→ WORK TO COMPLETE
Filter the records for lines holding the string "this".

→ PROVIDED RECORDS
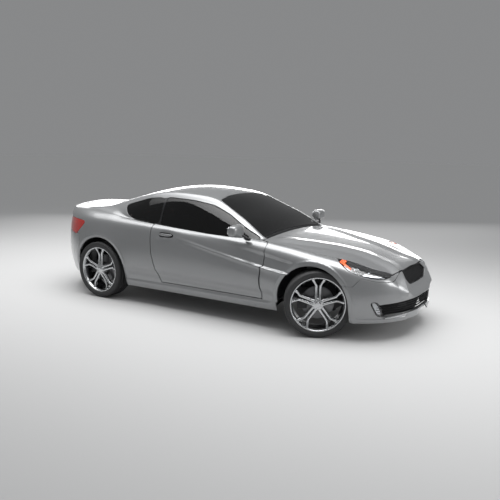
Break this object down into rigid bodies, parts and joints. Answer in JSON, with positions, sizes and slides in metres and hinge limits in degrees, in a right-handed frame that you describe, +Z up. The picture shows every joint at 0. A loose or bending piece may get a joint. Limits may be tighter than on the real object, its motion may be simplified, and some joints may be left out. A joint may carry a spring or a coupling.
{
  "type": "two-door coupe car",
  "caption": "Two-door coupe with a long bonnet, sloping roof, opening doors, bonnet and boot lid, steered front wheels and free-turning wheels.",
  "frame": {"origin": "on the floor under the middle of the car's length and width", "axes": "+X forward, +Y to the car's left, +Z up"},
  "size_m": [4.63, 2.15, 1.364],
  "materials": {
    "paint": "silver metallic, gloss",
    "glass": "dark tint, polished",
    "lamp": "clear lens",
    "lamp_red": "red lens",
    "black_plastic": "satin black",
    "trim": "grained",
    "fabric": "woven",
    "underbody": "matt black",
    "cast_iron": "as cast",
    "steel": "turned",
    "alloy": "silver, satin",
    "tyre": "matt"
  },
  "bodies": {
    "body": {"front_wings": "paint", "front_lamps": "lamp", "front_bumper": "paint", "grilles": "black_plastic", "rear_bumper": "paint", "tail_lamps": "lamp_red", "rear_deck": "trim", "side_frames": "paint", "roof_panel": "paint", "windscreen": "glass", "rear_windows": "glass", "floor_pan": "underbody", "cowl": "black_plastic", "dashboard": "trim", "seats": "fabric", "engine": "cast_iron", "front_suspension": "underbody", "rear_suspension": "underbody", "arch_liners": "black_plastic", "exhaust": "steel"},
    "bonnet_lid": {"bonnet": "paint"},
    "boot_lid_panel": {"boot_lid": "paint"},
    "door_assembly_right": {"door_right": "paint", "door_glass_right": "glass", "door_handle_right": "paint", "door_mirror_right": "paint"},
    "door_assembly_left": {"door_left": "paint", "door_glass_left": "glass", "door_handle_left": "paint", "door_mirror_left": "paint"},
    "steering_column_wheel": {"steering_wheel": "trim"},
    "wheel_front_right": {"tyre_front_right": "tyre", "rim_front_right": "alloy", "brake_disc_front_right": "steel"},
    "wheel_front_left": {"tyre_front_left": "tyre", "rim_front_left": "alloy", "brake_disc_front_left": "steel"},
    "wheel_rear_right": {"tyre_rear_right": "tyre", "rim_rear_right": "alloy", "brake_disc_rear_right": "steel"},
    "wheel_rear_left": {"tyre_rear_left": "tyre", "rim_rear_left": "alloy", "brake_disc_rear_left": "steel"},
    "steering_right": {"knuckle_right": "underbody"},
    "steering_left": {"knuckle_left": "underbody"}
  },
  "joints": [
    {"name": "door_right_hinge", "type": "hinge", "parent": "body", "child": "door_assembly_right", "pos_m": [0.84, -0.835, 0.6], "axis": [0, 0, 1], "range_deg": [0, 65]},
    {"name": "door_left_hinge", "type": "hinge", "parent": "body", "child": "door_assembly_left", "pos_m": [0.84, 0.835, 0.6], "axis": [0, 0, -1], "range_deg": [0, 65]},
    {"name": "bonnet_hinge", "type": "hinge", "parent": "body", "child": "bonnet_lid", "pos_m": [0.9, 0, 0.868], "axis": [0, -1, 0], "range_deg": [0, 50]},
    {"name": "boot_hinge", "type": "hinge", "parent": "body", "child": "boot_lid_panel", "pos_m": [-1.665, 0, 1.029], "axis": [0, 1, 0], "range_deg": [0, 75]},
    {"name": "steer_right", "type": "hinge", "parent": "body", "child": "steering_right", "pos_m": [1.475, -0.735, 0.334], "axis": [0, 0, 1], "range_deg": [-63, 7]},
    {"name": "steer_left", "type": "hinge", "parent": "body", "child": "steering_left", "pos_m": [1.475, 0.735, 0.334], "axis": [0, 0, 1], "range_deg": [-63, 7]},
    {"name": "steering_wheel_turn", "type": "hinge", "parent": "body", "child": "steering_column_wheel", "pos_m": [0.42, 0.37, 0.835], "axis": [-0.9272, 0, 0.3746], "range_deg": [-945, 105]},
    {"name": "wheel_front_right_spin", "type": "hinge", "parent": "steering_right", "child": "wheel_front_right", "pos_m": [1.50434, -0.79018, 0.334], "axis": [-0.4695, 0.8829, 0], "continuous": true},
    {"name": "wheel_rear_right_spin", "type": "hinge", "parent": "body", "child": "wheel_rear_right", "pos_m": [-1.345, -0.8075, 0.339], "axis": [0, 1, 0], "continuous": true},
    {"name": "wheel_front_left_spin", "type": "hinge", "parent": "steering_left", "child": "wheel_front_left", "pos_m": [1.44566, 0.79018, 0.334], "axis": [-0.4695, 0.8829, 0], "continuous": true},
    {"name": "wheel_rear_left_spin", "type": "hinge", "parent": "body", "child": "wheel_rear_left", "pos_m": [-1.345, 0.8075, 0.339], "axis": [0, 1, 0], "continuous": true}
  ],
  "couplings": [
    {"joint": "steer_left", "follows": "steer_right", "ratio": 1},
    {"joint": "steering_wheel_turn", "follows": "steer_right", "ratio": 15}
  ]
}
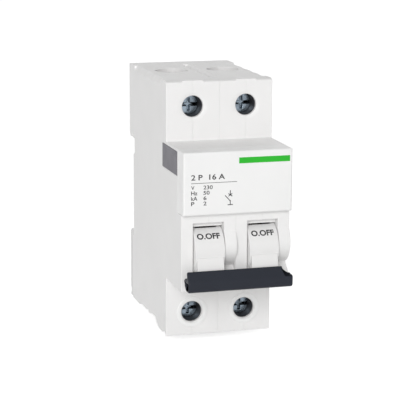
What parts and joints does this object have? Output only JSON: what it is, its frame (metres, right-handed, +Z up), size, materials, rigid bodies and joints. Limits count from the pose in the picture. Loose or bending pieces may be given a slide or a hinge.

→ EXERCISE RESPONSE
Break this object down into rigid bodies, parts and joints. Answer in JSON, with positions, sizes and slides in metres and hinge limits in degrees, in a right-handed frame that you describe, +Z up. The picture shows every joint at 0. A loose or bending piece may get a joint. Limits may be tighter than on the real object, its motion may be simplified, and some joints may be left out. A joint may carry a spring or a coupling.
What parts and joints does this object have? Output only JSON: what it is, its frame (metres, right-handed, +Z up), size, materials, rigid bodies and joints. Limits count from the pose in the picture. Loose or bending pieces may be given a slide or a hinge.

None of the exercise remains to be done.